TIW personally speaking to protesters is a good example of why she'll never be as unpopular as Ma. She's at least willing to listen to the public when it's angry and make overtures to those that oppose her policies. Ma's insistence on staying the course and essentially blaming his unpopularity on the public being too stupid to understand his policies was stunning and prevented him from ever coming back from his nadir.

Anonymous said...

Tsai's recent comments during private meeting with people who oppose the nominations for judicial yuan are raising doubt about her. She said "Didn't most people decide to follow order during authoritarian period" in defense of judicial yuan nominee. This comments pissed off the participants so much that they went to the press to air their anger.

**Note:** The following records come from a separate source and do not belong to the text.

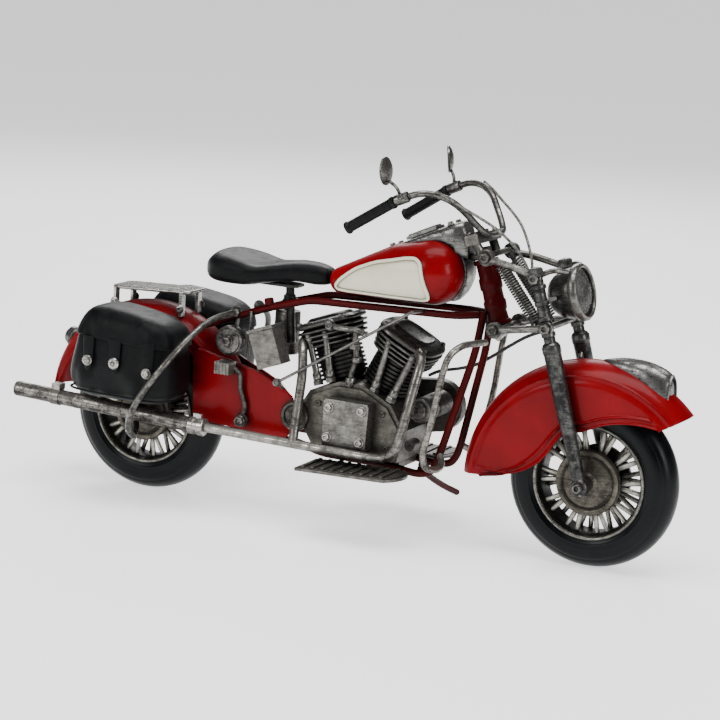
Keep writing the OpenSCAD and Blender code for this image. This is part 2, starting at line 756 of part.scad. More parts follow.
head_tube();
upper_rails();
down_tubes();
rear_stays();
seat_post();
rear_axle();
rear_fender();
side_skirts();
luggage_rack();
tail_lamp();
saddlebag_right();
saddlebag_left();
bag_studs();
bag_guards();
silencer();
exhaust_clamp();
front_header();
rear_header();
seat();
battery_box();
horn();
crankcase();
timing_cover();
primary_cover();
generator();
rear_cylinder();
front_cylinder();
rear_head();
front_head();
pushrod_tubes();
intake_pipe();
fuel_tank();
tank_inserts();
tank_console();
shift_rod();
footboards();
crash_bars();
kick_lever();
steering_yokes();
fork_legs();
fork_links();
fork_springs();
handlebar();
grips();
mirrors();
headlamp_bowl();
headlamp_rim();
headlamp_lens();
front_fender();
fender_lamp();
front_axle();
bar_cables();
brake_cable();
front_tyre();
front_rim();
front_hub();
rear_tyre();
rear_rim();
rear_hub();
side_stand();
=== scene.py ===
import bmesh
import bpy
import numpy as np
from mathutils import Matrix


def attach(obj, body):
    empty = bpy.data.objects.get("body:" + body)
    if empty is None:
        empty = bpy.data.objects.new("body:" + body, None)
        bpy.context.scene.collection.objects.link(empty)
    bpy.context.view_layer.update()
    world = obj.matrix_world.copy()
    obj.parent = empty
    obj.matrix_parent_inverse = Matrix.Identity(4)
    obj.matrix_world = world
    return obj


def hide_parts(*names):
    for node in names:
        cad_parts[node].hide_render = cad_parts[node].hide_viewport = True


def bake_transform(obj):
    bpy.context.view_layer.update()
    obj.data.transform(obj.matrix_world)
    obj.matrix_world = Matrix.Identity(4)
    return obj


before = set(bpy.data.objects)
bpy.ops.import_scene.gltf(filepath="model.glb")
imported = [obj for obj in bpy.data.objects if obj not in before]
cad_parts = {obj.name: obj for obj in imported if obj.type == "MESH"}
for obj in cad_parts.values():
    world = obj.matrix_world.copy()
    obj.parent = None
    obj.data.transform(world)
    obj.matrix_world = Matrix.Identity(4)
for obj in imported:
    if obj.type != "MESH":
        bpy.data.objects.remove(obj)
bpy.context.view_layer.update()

# ---- camera ----
# The eye stands ahead of the machine on its right, a little above the tank, and
# leans 3.4 degrees, because the real one leans on its stand.

azimuth, elevation, roll = np.radians([25.047, 11.099, 3.398])
back = np.array([np.sin(azimuth) * np.cos(elevation), -np.cos(azimuth) * np.cos(elevation), np.sin(elevation)])
level = np.array([np.cos(azimuth), np.sin(azimuth), 0.0])
upright = np.cross(back, level)
right = level * np.cos(roll) + upright * np.sin(roll)
above = upright * np.cos(roll) - level * np.sin(roll)
eye = np.array([0.546605, -1.159624, 0.339454])

camera = bpy.data.objects.new("camera", bpy.data.cameras.new("camera"))
camera.data.lens = 123.63
camera.data.sensor_width = 36
camera.data.clip_start = 0.01
pose = np.eye(4)
pose[:3] = np.stack([right, above, back, eye], axis=1)
camera.matrix_world = Matrix(pose.tolist())
bpy.context.collection.objects.link(camera)
bpy.context.scene.camera = camera

# ---- floor and light ----
# A white floor under the machine, a broad soft lamp overhead, one from the eye's
# left and a weaker one from behind on the right.

floor_mesh = bpy.data.meshes.new("floor")
floor_mesh.from_pydata([(-25, -25, 0), (25, -25, 0), (25, 25, 0), (-25, 25, 0)], [], [(0, 1, 2, 3)])
floor = bpy.data.objects.new("floor", floor_mesh)
bpy.context.collection.objects.link(floor)
floor_paint = bpy.data.materials.new("floor_paint")
floor_paint.use_nodes = True
floor_look = {"Base Color": (0.92, 0.92, 0.92, 1), "Roughness": 0.9, "Emission Color": (1, 1, 1, 1),
              "Emission Strength": 1.0}
for socket, value in floor_look.items():
    floor_paint.node_tree.nodes["Principled BSDF"].inputs[socket].default_value = value
floor_mesh.materials.append(floor_paint)


def softbox(name, place, aim, width, height, watts):
    """A rectangular lamp whose face looks from its place to its aim."""
    lamp = bpy.data.lights.new(name, "AREA")
    lamp.shape = "RECTANGLE"
    lamp.size, lamp.size_y, lamp.energy = width, height, watts
    holder = bpy.data.objects.new(name, lamp)
    ray = np.subtract(place, aim)
    ray = ray / np.linalg.norm(ray)
    side = np.cross((0, 0, 1) if abs(ray[2]) < 0.99 else (0, 1, 0), ray)
    side = side / np.linalg.norm(side)
    placed_lamp = np.eye(4)
    placed_lamp[:3] = np.stack([side, np.cross(ray, side), ray, place], axis=1)
    holder.matrix_world = Matrix(placed_lamp.tolist())
    bpy.context.collection.objects.link(holder)


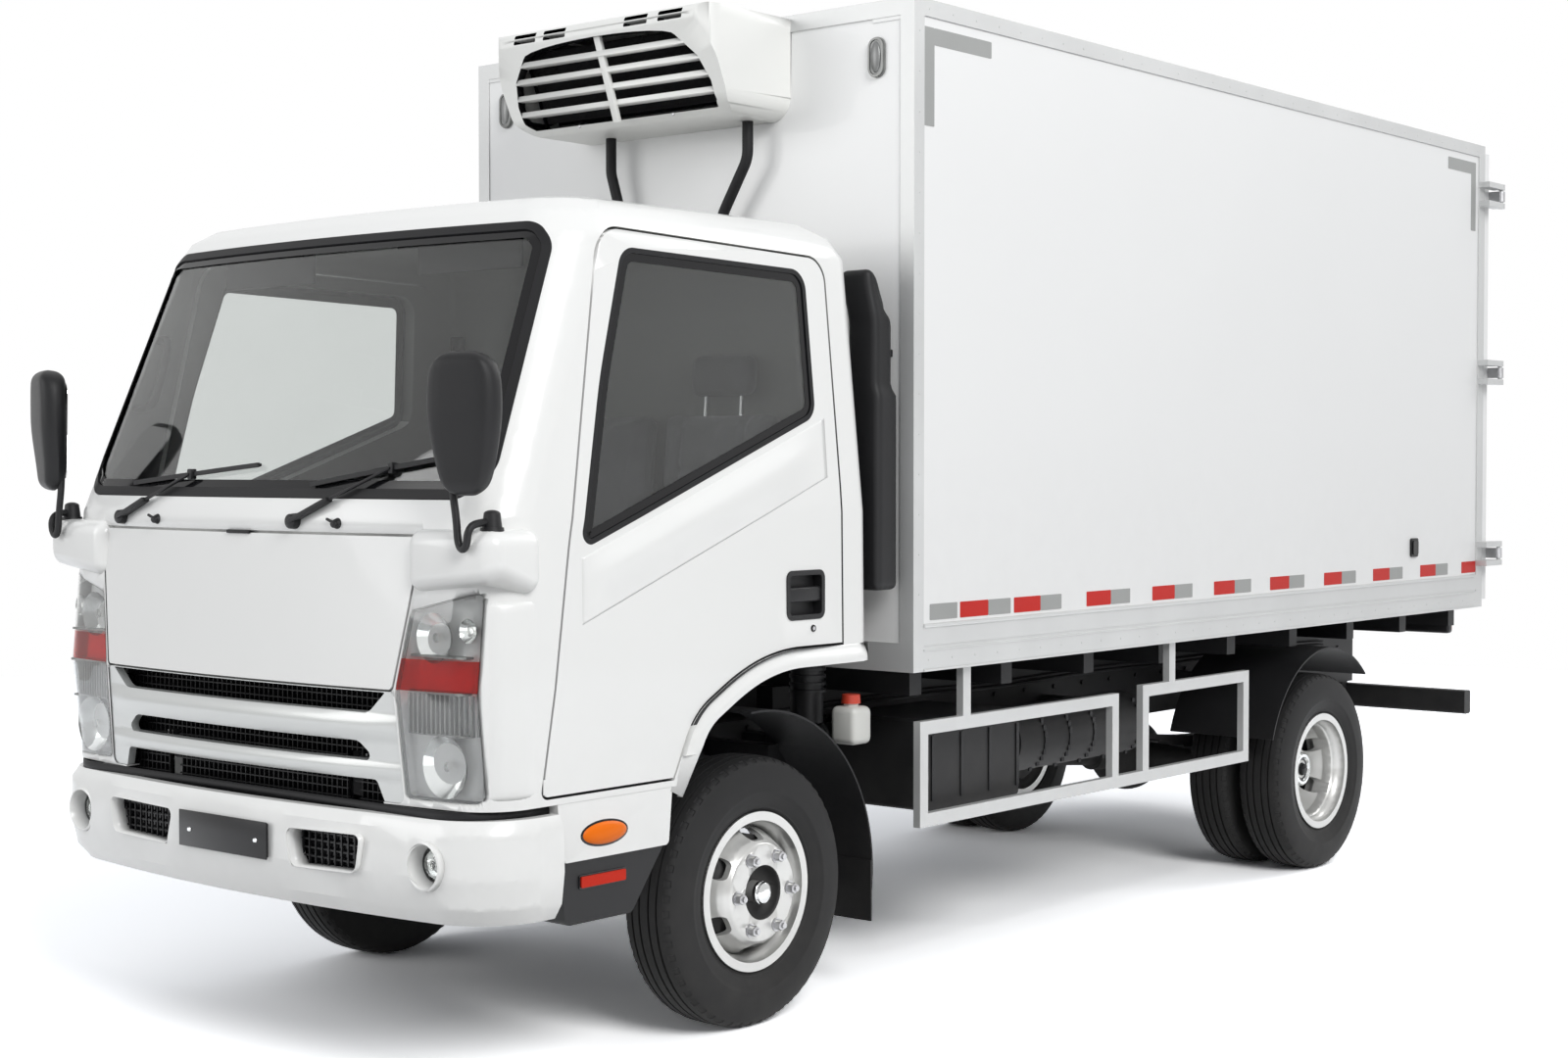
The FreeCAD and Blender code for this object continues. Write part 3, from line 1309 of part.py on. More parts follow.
def unit_form(inset):
    """Housing: leaning front, rounded lower nose, rounded upright corners."""
    rear = BOX_FRONT
    front = BOX_FRONT - UNIT_DEPTH
    profile = at_axle(
        [
            (rear, UNIT_BOTTOM, 0),
            (rear, UNIT_TOP, 0),
            (front, UNIT_TOP, 26),
            (front - 8, UNIT_TOP - 42, 20),
            (front + 98, UNIT_BOTTOM + 34, 60),
            (front + 170, UNIT_BOTTOM, 50),
        ]
    )
    if inset:
        wire = rounded_wire(profile, lambda p: V(-UNIT_HALF_W + inset, p.x, p.y)).makeOffset2D(-inset, 0, False, False)
        body = Part.Face(wire).extrude(V(2 * (UNIT_HALF_W - inset), 0, 0))
    else:
        body = slab_x(profile, (-UNIT_HALF_W, UNIT_HALF_W))
    half = UNIT_HALF_W - inset
    plan = slab_z(
        [
            (half, fa(rear) + 60, 0),
            (-half, fa(rear) + 60, 0),
            (-half, fa(front) - 12 + inset, 85),
            (half, fa(front) - 12 + inset, 85),
        ],
        (UNIT_BOTTOM - 20, UNIT_TOP + 20),
    )
    low = UNIT_BOTTOM + inset
    face = slab_y(
        [(half, UNIT_TOP + 50, 0), (-half, UNIT_TOP + 50, 0), (-half + 6, low, 70), (half - 6, low, 70)],
        (fa(front) - 60, fa(rear) + 60),
    )
    return body.common(plan).common(face)


def reefer_housing():
    housing = unit_form(0).cut(unit_form(28))
    pitch = (LOUVRE_TOP - LOUVRE_LOW) / SLOT_ROWS
    front = fa(BOX_FRONT - UNIT_DEPTH)
    low, high = LOUVRE_LOW - 10, LOUVRE_TOP + 18
    window = slab_y([(-385, low, 60), (385, low, 60), (300, high, 60), (-300, high, 60)], (front - 50, front + 220))
    for row in range(SLOT_ROWS):
        z = LOUVRE_LOW + row * pitch
        for xs in ((-400, -14), (14, 400)):
            slot = box(xs, (front - 50, front + 200), (z + 9, z + pitch - 9))
            housing = housing.cut(slot.common(window))
    for x in (-345, -215, 130, 270):
        for z in (UNIT_TOP - 34, UNIT_TOP - 20):
            housing = housing.cut(box((x, x + 90), (front - 50, front + 60), (z, z + 8)))
    edge = box((-500, 500), (fa(BOX_FRONT - BOX_TRIM), fa(BOX_FRONT) + 1), (BOX_TOP - EDGE_W, BOX_TOP + 50))
    return housing.cut(edge)


def reefer_condenser():
    front = BOX_FRONT - UNIT_DEPTH
    low, high = LOUVRE_LOW + 6, LOUVRE_TOP + 18
    coil = slab_x(
        at_axle([(front + 64, high, 0), (front + 155, low, 0), (front + 215, low, 0), (front + 124, high, 0)]),
        (-370, 370),
    )
    mount_ys = (fa(front) + 190, fa(BOX_FRONT) - 28)
    feet = [box((x, x + 40), mount_ys, (low - 1, low + 34)) for x in (-300, 260)]
    return joined([coil] + feet)


def reefer_evaporator():
    """Evaporator under the roof inside the box, against the front wall."""
    rear = BOX_FRONT + BOX_WALL
    top = BOX_TOP - BOX_WALL
    profile = at_axle([(rear, top - 210, 20), (rear + 120, top - 210, 20), (rear + 430, top - 60, 20), (rear + 430, top, 0), (rear, top, 0)])
    case = slab_x(profile, (-520, 520))
    for x in (-350, -115, 115, 350):
        fan = rod(V(x, fa(rear) + 250, top - 170), V(x, fa(rear) + 460, top - 130), 55)
        case = case.cut(fan)
    return case


HOSE_R = 17.0


def reefer_hoses():
    hoses = []
    for x, shift in ((-235, 45), (345, -115)):
        points = [
            V(x, fa(520), UNIT_BOTTOM),
            V(x, fa(520), UNIT_BOTTOM - 112),
            V(x + shift, fa(530), UNIT_BOTTOM - 282),
            V(x + shift, fa(530), 900),
            V(x + shift, fa(430), 900),
        ]
        hoses.append(bent_tube(points, 90, HOSE_R))
    return Part.makeCompound(hoses)


# ---------------------------------------------------------------- export
def save(name, shape):
    shape.exportStep(os.path.join("parts", name + ".step"))
    print("%-22s %2d solids  %8.2f litres  valid %s" % (name, len(shape.Solids), shape.Volume / 1e6, shape.isValid()))


def main():
    os.makedirs("parts", exist_ok=True)
    plain = {
        "chassis_frame": chassis_frame,
        "front_axle": front_axle,
        "rear_axle": rear_axle,
        "leaf_springs": leaf_springs,
        "engine": engine,
        "fuel_tank": fuel_tank,
        "battery_box": battery_box,
        "exhaust": exhaust,
        "side_guards": side_guards,
        "front_mudguards": front_mudguards,
        "rear_mudguards": rear_mudguards,
        "front_bumper": front_bumper,
        "rear_underrun": rear_underrun,
        "chassis_lamps": chassis_lamps,
        "intake_snorkel": intake_snorkel,
        "box_runners": box_runners,
        "box_bearers": box_bearers,
        "box_floor": box_floor,
        "box_front_wall": box_front_wall,
        "box_side_walls": box_side_walls,
        "box_roof": box_roof,
        "box_frame": box_frame,
        "reefer_housing": reefer_housing,
        "reefer_condenser": reefer_condenser,
        "reefer_evaporator": reefer_evaporator,
        "reefer_hoses": reefer_hoses,
        "cab_shell": cab_shell,
        "cab_glass": cab_glass,
        "cab_grille": grille,
        "mirrors": mirrors,
        "wipers": wipers,
        "seats": seats,
        "dashboard": dashboard,
        "steering_wheel": steering_wheel,
        "step_panels": step_panels,
        "step_treads": step_treads,
        "front_lid": front_lid,
        "tie_rod": tie_rod,
    }
    for name, build in plain.items():
        save(name, build())
    save("headlamps", Part.makeCompound([headlamp(1), headlamp(-1)]))
    for name, side in (("left", 1), ("right", -1)):
        save("cab_door_" + name, cab_door(side))
        save("door_glass_" + name, door_glass(side))
        save("cargo_door_" + name, cargo_door(side))
        save("door_gear_" + name, door_gear(side))
        save("knuckle_" + name, knuckle(side))
        save("front_%s_tyre" % name, tyre(front_wheel_x(side), FRONT_AXLE_Y))
        save("front_%s_rim" % name, front_rim(side))
        outer = tyre(side * REAR_OUTER_X, REAR_AXLE_Y)
        inner = tyre(side * (REAR_OUTER_X - TWIN_SPACING), REAR_AXLE_Y)
        save("rear_%s_tyres" % name, Part.makeCompound([outer, inner]))
        save("rear_%s_rims" % name, rear_rims(side))


main()
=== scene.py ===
import json
import math

import bmesh
import bpy
from mathutils import Matrix, Vector
from mathutils.bvhtree import BVHTree


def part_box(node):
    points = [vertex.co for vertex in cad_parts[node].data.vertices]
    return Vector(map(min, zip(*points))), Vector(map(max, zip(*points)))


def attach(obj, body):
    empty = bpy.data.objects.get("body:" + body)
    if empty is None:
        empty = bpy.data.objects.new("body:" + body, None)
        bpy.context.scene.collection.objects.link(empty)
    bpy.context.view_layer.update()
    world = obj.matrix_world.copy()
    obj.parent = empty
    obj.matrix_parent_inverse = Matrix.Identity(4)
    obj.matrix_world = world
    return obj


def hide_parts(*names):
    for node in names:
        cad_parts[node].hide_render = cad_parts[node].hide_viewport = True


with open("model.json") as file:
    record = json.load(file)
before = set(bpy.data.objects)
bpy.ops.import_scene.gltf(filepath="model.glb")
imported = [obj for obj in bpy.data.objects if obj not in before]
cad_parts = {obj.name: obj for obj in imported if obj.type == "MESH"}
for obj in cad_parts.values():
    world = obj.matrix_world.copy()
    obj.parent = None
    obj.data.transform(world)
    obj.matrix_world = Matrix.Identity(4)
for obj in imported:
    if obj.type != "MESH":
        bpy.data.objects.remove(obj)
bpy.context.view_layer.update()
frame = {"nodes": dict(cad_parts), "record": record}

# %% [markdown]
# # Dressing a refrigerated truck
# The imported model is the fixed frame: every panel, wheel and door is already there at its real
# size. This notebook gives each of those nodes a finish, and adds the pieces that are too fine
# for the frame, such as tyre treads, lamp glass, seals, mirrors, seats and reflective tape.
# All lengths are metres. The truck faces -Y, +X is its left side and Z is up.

X, Y, Z = Vector((1, 0, 0)), Vector((0, 1, 0)), Vector((0, 0, 1))
nodes = frame["nodes"]
body_of = {node: body for body, members in frame["record"]["behaviour"]["bodies"].items()
           for node in members}

# %% [markdown]
# ## Places worked out from the frame
# Lengths along the truck are easiest to read from the front axle, as on a chassis drawing.
# So `back(y)` turns a distance behind the front axle into the frame's own Y. The axle itself
# is the middle of the front tyre's box.

# %% Axles and wheels
tyre_low, tyre_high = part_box("front_left_tyre")
FRONT_AXLE = (tyre_low.y + tyre_high.y) / 2
TYRE_R = (tyre_high.z - tyre_low.z) / 2
TYRE_W = tyre_high.x - tyre_low.x
rear_low, rear_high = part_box("rear_left_tyres")
REAR_AXLE = (rear_low.y + rear_high.y) / 2
SIDES = (("left", 1), ("right", -1))


def back(y):
    return FRONT_AXLE + y


print("front axle y %.3f, tyre %.3f across" % (FRONT_AXLE, 2 * TYRE_R))
print("wheelbase %.3f" % (REAR_AXLE - FRONT_AXLE))

# %% [markdown]
# ## A finish is a small shader
# Real paint, plastic and metal are never one flat colour. Each finish below starts from the
# same recipe: a Principled shader whose colour and roughness wander a little with a soft
# noise, and whose surface has a very small bump. The pattern reads Object coordinates, so it
# stays on the piece in every pose. Numbers that are the same all over are set straight on the
# shader's own sockets.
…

Tsai had angered the core green camp opinion leaders on the very sensitive issue regarding justice for the past government wrong doing. If this is a "blue" camp president,he/she might have more room to maneuver. Tsai dose not have this luxury.

In one sentence, she had belittled the past sacrifice of many people. More incident like this will doom her presidency.

AlexF said...

That is an interesting comment, fascinating to an outsider. I can see the move with a different understanding now. Thanks for posting!